Sweet potato waffles
Two little waffles made with sweet potato batter, topped with ice cream, sea salt, and a whiskey glaze. Not too sweet, and I enjoyed the ice cream texture less than the waffle or the glaze, but I was also likely too full to judge it fairly.
The best thing I ate all evening? A toss-up between the pork belly and the roasted chicken.
Remember, these dishes at Big Grove Tavern will reflect elevated twists on classic comfort foods, so you’ll find a Horseshoe with mornay sauce instead of regular cheese, and though you might have a regular wedge salad elsewhere, you’ll get a little twist on a wedge here, with Bibb instead of iceberg lettuce.
While I can’t say the farm-to-table concept is new to Champaign-Urbana, since I’ve seen local foods at Bacaro, Buvons, Café Zojo, Carmon’s, and Destihl, just to name a few (sorry for anyone I left out), I’d rather eat food from local farms than from some pesticide-laden producer 1,200 miles away, and I applaud the effort to source as many ingredients locally as possible.
As a side note, the marketing consultants for this place wanted to meet with me before I ran a story on the restaurant to convey the concept. To me, their pitch wasn’t convincing and left me feeling like they didn’t know the market, or at least failed to convey their message. But then I met Gorin. As with any solid restaurant, I got the concept when I ate the food and met the people involved in day-to-day operations. Now, if the marketing guys will get out of the way and let the chefs and managers do what they do, I think this restaurant has a fair chance at succeeding.

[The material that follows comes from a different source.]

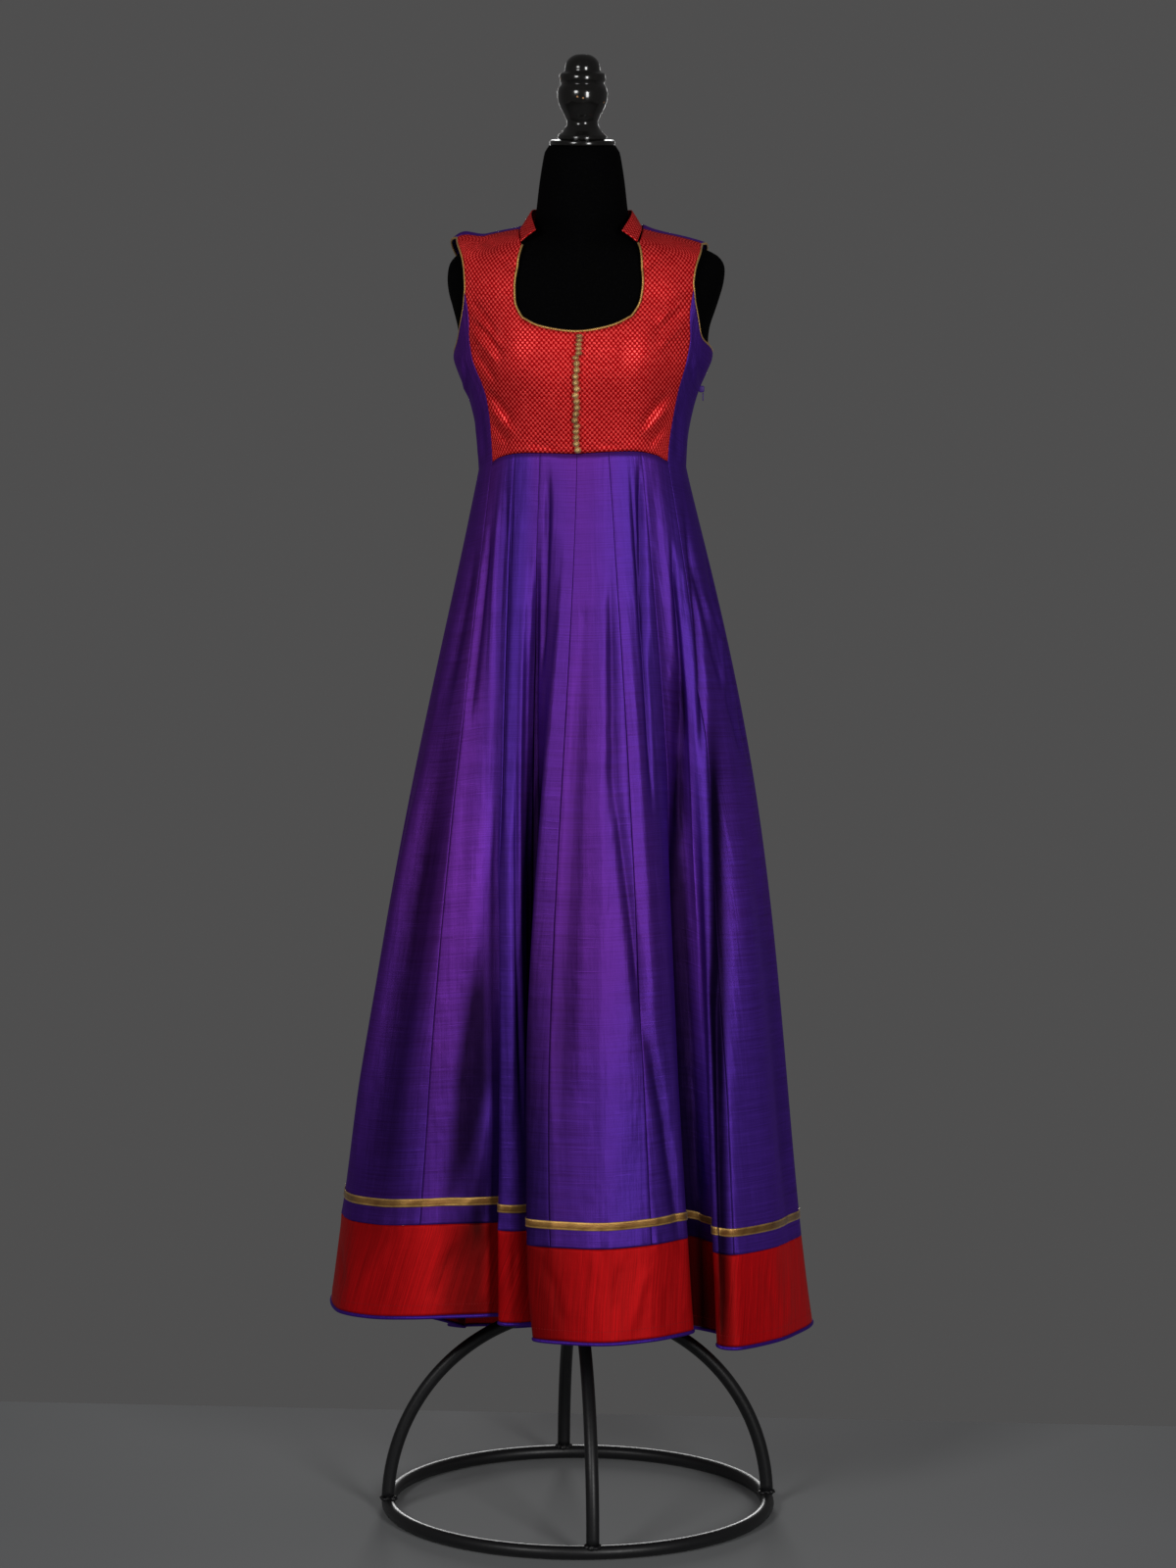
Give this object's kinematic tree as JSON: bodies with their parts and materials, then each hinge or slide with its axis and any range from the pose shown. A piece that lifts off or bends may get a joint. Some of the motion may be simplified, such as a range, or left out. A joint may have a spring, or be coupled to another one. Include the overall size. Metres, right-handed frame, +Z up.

Big Grove Tavern is located at One East Main in Champaign. The publicized opening date is on May 31, but the doors are already open. Restaurant hours are Monday to Thursday, 11 a.m.–3 p.m. and 4:30 p.m.–10 p.m., Friday and Saturday, 11 a.m.–3 p.m. and 4:30 p.m.–11 p.m. Bar hours are Monday to Thursday, 11 a.m.–10 p.m., and Friday and Saturday, 11 a.m.–2 a.m.
Lunch mains range from $9–14. Dinner mains range from $11–22.
EDITOR’S NOTE: The original version of this article stated the restaurant would open on May 31.